We continued to simplify the upper right-hand corner of the page, implementing our decision to remove “Updates” and “Share.” These features are not as frequently accessed here and clutter around more used features. As the share feature involves the people who have access to the page, we integrated it into the circular avatars that already exist in the current design. This circular “+” icon is more expected in this new location and becomes more intuitive to use for sharing the page with more people.

Lastly, we polished up the changes we had implemented to Quick Find. We had learned from our usability testing that moving the search feature to the upper-right corner helped users locate it more quickly, and that giving it the look of a wide rectangular text box prompted users with what to expect.

Evaluation and Reflection

Looking back on our project, one of our greatest challenges was the time constraint.
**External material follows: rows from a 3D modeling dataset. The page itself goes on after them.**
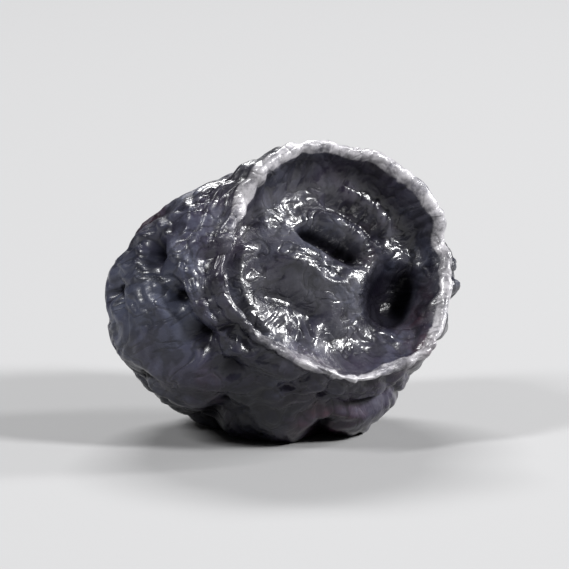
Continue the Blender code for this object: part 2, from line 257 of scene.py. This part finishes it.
# half outline from the bowl's middle to the stem scar
def profile(s):
    angle = np.linspace(math.asin(s["shoulder"] / s["radius"]), math.pi, 60)
    body = np.stack([s["radius"] * np.sin(angle), s["half"] * np.cos(angle)], 1)
    line = np.vstack([curveThrough(s["calyx"] + [tuple(body[0])], 10)[:-1], body])
    r, z = line[:, 0], line[:, 1]
    edge, width, height = s["scarSwelling"]
    scar = (s["scarDepth"] * np.exp(-(r / s["scarRadius"]) ** 2)
            - height * np.exp(-((r - edge) / width) ** 2))
    line[:, 1] = np.where(z < 0, z + scar, z)
    line[[0, -1], 0] = 0
    middleRadius, middleHeight = ((line[1:] + line[:-1]) / 2).T
    onLip, onWall, onFloor = s["closer"]
    close = np.where(middleHeight > 3.0, onLip, np.where(middleHeight > 2.0, onWall, 1.0))
    close = np.where((middleRadius < 2.2) & (middleHeight > 0), onFloor, close)
    steps = np.linalg.norm(np.diff(line, axis=0), axis=1) * close
    run = np.concatenate([[0], np.cumsum(steps)])
    at = np.linspace(0, run[-1], s["rings"] + 1)
    return np.stack([np.interp(at, run, line[:, 0]), np.interp(at, run, line[:, 1])], 1)


# columns: the fruit's right, up and calyx directions
def pose(s):
    turn, rise = math.radians(s["turn"]), math.radians(s["rise"])
    axis = np.array([math.sin(turn) * math.cos(rise), -math.cos(turn) * math.cos(rise),
                     math.sin(rise)])
    right = unit(np.cross([0, 0, 1.0], axis))
    return np.stack([right, np.cross(axis, right), axis], 1)


# where the calyx end, the body, the bowl, the lip and the lip's outer side lie
def regions(radius, z):
    calyx = z > 1.8
    body = np.where(calyx, ease(3.70, 4.15, radius) * ease(3.2, 2.6, z), 1.0)
    bowl = np.where(calyx, 1 - ease(2.50, 3.00, radius), 0.0)
    lip = np.where(calyx, ease(2.50, 3.05, radius)
                   * ease(2.3, 3.5, z + 2 * ease(3.2, 2.9, radius)), 0)
    flank = np.where(calyx & (radius > 3.2), 1, 0) * ease(1.9, 2.8, z) * ease(3.8, 3.3, z)
    return calyx, body, bowl, lip, flank


# a small crease that strolls over the body
def stroll(s, rng):
    azimuth = rng.uniform(0, 360)
    angle = math.degrees(math.acos(rng.uniform(-0.92, 0.35)))
    heading = rng.normal(0, 0.55) + (0 if rng.random() < 0.6 else math.pi / 2)
    points = []
    for _ in range(rng.integers(3, 5)):
        points.append(onBody(s, azimuth, angle))
        step = rng.uniform(*s["smallCreases"]["stride"])
        azimuth += step * math.sin(heading) / max(0.35, math.sin(math.radians(angle)))
        angle = min(165, max(50, angle + step * math.cos(heading)))
        heading += rng.normal(0, 0.45)
    return points


# depth of all the creases, and the narrow bottoms of the long ones from 0 to 1
def creased(s, p, rng):
    longOnes = [(width, depth, [onBody(s, *at) for at in points])
                for width, depth, points in s["creases"]]
    deepest = sum(crease(p, points, width, depth) ** 4 for width, depth, points in longOnes)
    bottom = sum(crease(p, points, s["bottomShare"] * width, 1) ** 4
                 for width, depth, points in longOnes)
    small = s["smallCreases"]
    for _ in range(small["count"]):
        points = stroll(s, rng)
        width, depth = rng.uniform(*small["width"]), rng.uniform(*small["depth"])
        deepest = deepest + crease(p, points, width, depth) ** 4
    return deepest ** 0.25, bottom ** 0.25


# how far the bowl's floor is lifted, and how much painted shade its deep places get
def bowlFloor(s, p):
    lift, paintedShadeInBowl = np.zeros(len(p)), np.zeros(len(p))
    for kind, width, size, points in s["floor"]:
        points = [(x, y, 0) for x, y in points]
        if kind == "ridge":
            lift += ridge(p, points, width, size)
            continue
        if kind == "fold":
            depth = crease(p, points, width, size)
        else:
            depth = hollow(p, points[0], width, size)
        lift -= depth
        paintedShadeInBowl = np.maximum(paintedShadeInBowl, depth / s["paintedShadeDepth"])
    return lift, paintedShadeInBowl


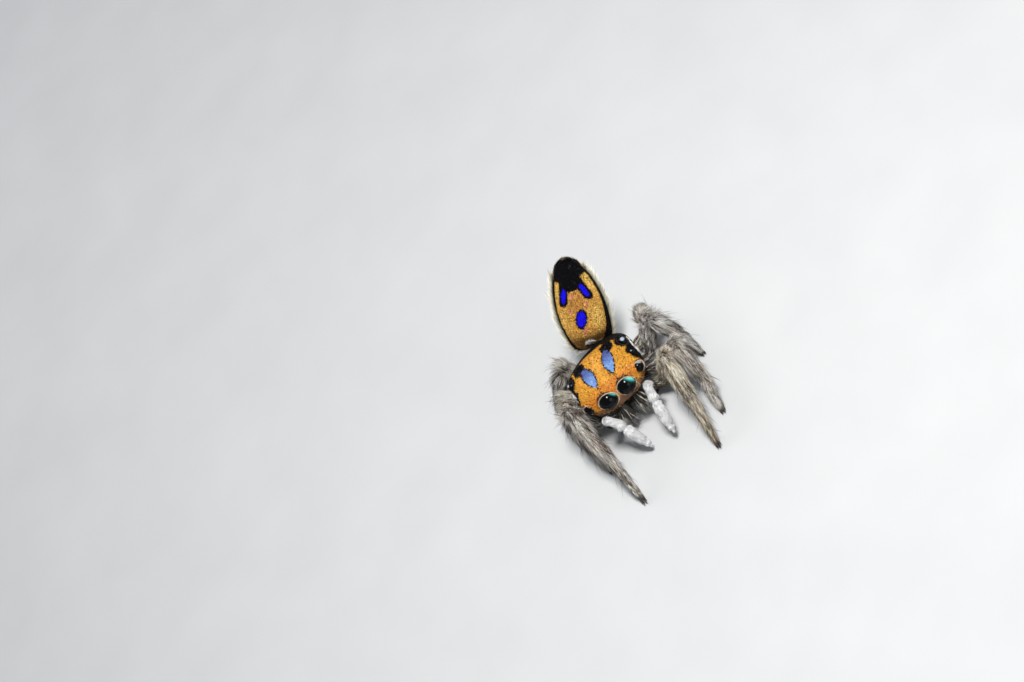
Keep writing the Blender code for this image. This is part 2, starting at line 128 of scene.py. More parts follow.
# The carapace: broad and flat above, square in front, falling steeply behind.
CARAPACE_WIDTH = 1.94
CARAPACE_FRONT, CARAPACE_REAR = -1.12, 1.2
CARAPACE_TOP = 1.86
CARAPACE_FLOOR = 0.70
CHEEK_FLOOR = 0.98
SCALE_DEPTH = 0.02


def carapace_surface(share, turn):
    back = CARAPACE_FRONT + (CARAPACE_REAR - CARAPACE_FRONT) * (1 - np.cos(np.pi * share)) / 2
    front = np.clip((-0.45 - back) / (-0.45 - CARAPACE_FRONT), 0, 0.99999)
    rear = np.clip((back + 0.05) / (CARAPACE_REAR + 0.05), 0, 0.99999)
    fall = np.clip((back - 0.05) / (CARAPACE_REAR - 0.05), 0, 1)
    half = CARAPACE_WIDTH / 2 * (1 - front**3.4) ** (1 / 3.4) * (1 - rear**2.1) ** (1 / 2.1)
    top = CARAPACE_TOP - 0.10 * front**2 - 0.94 * fall**1.15
    bottom = CARAPACE_FLOOR + (CHEEK_FLOOR - CARAPACE_FLOOR) * np.minimum(1, 1.5 * front) + 0.04 * rear
    edge = front**8
    top = top - (top - bottom) * 0.22 * edge
    bottom = bottom + (top - bottom) * 0.12 * edge
    power = 2 / (3.1 - 0.8 * np.minimum(1, 2 * fall))
    rise = np.sign(np.sin(turn)) * np.abs(np.sin(turn)) ** power
    reach = np.sign(np.cos(turn)) * np.abs(np.cos(turn)) ** power
    lean = 1 - 0.2 * np.maximum(0, -rise) ** 1.5
    half = half - SCALE_DEPTH
    tall = (top - bottom) / 2 - SCALE_DEPTH
    back = np.clip(back, CARAPACE_FRONT + SCALE_DEPTH, CARAPACE_REAR - SCALE_DEPTH)
    side = np.maximum(half, 0) * reach * lean
    return np.stack([side, back + 0 * turn, (top + bottom) / 2 + tall * rise], -1)


# The abdomen: raised from level, leaning to the left, flatter on its patterned back than on its belly.
ABDOMEN_LENGTH = 2.62
ABDOMEN_WIDTH = 1.27
ABDOMEN_DEPTH = 1.0
ABDOMEN_WIDEST = 0.39
BASE_TAPER, BASE_SLOPE = 0.2, 0.24
BACK_SHARE, BELLY_SHARE = 0.82, 1.18
ABDOMEN_BASE = np.array((-0.06, 1.32, 0.71))
ABDOMEN_RAISE = math.radians(73.7)
ABDOMEN_LEAN = math.radians(23.8)
ABDOMEN_TURN = math.radians(-2)
standing = np.array((0, math.cos(ABDOMEN_RAISE), math.sin(ABDOMEN_RAISE)))
to_left = np.array((1.0, 0, 0))
abdomen_along = standing * math.cos(ABDOMEN_LEAN) + to_left * math.sin(ABDOMEN_LEAN)
abdomen_across = to_left * math.cos(ABDOMEN_LEAN) - standing * math.sin(ABDOMEN_LEAN)
abdomen_across = np.array(Matrix.Rotation(ABDOMEN_TURN, 3, Vector(abdomen_along)) @ Vector(abdomen_across))
abdomen_back = np.cross(abdomen_across, abdomen_along)


def abdomen_surface(share, turn):
    share = np.clip(share, 0.004, 0.996)
    to_tip = np.clip((share - ABDOMEN_WIDEST) / (1 - ABDOMEN_WIDEST), 0, 1)
    to_base = np.clip((ABDOMEN_WIDEST - share) / ABDOMEN_WIDEST, 0, 1)
    blunt = (1 - BASE_TAPER * to_base**1.5) * (1 - to_base**10) ** 0.43
    half = ABDOMEN_WIDTH / 2 * np.where(share > ABDOMEN_WIDEST, np.sqrt(1 - to_tip**2), blunt) - SCALE_DEPTH
    half = np.maximum(half, 0.01)
    back_part = BACK_SHARE * np.minimum(1, 0.15 + share / BASE_SLOPE)
    tall = half * ABDOMEN_DEPTH / ABDOMEN_WIDTH * np.where(np.sin(turn) > 0, back_part, BELLY_SHARE)
    centre = ABDOMEN_BASE + abdomen_along * (ABDOMEN_LENGTH * share)[..., None]
    across = abdomen_across * (half * np.cos(turn))[..., None]
    return centre + across + abdomen_back * (tall * np.sin(turn))[..., None]


# The legs: knee, ankle and toe of each, as side (away from the middle), back and up.
STANCE = {
    ("left", 1): ((1.43, -1.12, 1.28), (1.32, -2.34, 0.80), (1.09, -3.26)),
    ("left", 2): ((1.71, -0.62, 0.90), (1.80, -1.76, 0.58), (1.64, -2.50)),
    ("left", 3): ((1.60, 0.12, 1.48), (1.93, -0.30, 0.82), (2.00, -0.64)),
    ("left", 4): ((1.45, 0.72, 0.62), (1.36, 1.40, 0.46), (1.40, 1.88)),
    ("right", 1): ((1.32, -0.47, 1.34), (1.20, -1.94, 0.80), (1.20, -3.06)),
    ("right", 2): ((1.47, -0.02, 0.75), (1.53, -1.08, 0.45), (1.52, -1.62)),
    ("right", 3): ((1.36, 0.60, 0.70), (1.72, 0.10, 0.30), (1.80, -0.32)),
    ("right", 4): ((0.94, 1.16, 1.04), (1.56, 1.04, 0.42), (1.88, 1.14)),
}
HIP_BACK = {1: -0.57, 2: -0.15, 3: 0.26, 4: 0.66}
HIP_SIDE, HIP_HEIGHT, HIP_REACH = 0.50, 0.40, 0.50
TOE_HEIGHT = 0.035
LEG_SKIN = 0.74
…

It was definitely difficult to manage such a large-scale project, on top of our schoolwork and the challenges of remote learning, all in just six weeks. However, despite not always being able to spend as much time as we’d like on certain phases, the time crunch spurred us to work harder and manage our time more efficiently. I learned the value of clear and open communication, especially during evaluations of our ideas and in the face of pressing deadlines.

Another challenge involved the constraints of Notion’s current UI. We gave ourselves the constraint of improving Notion’s navigation while taking into account the real life context that thousands of teams and users have already established countless workspaces in Notion’s current structure. This was a critical constraint that heavily influenced how we approached our project.

If given more time to continue our project, our next step would be to conduct another round of usability testing on our most recently polished prototypes. We would also explore deeper into how our redesigns are influenced by the myriad of other features that exist in Notion, as well as how our redesigns in turn affect the other features.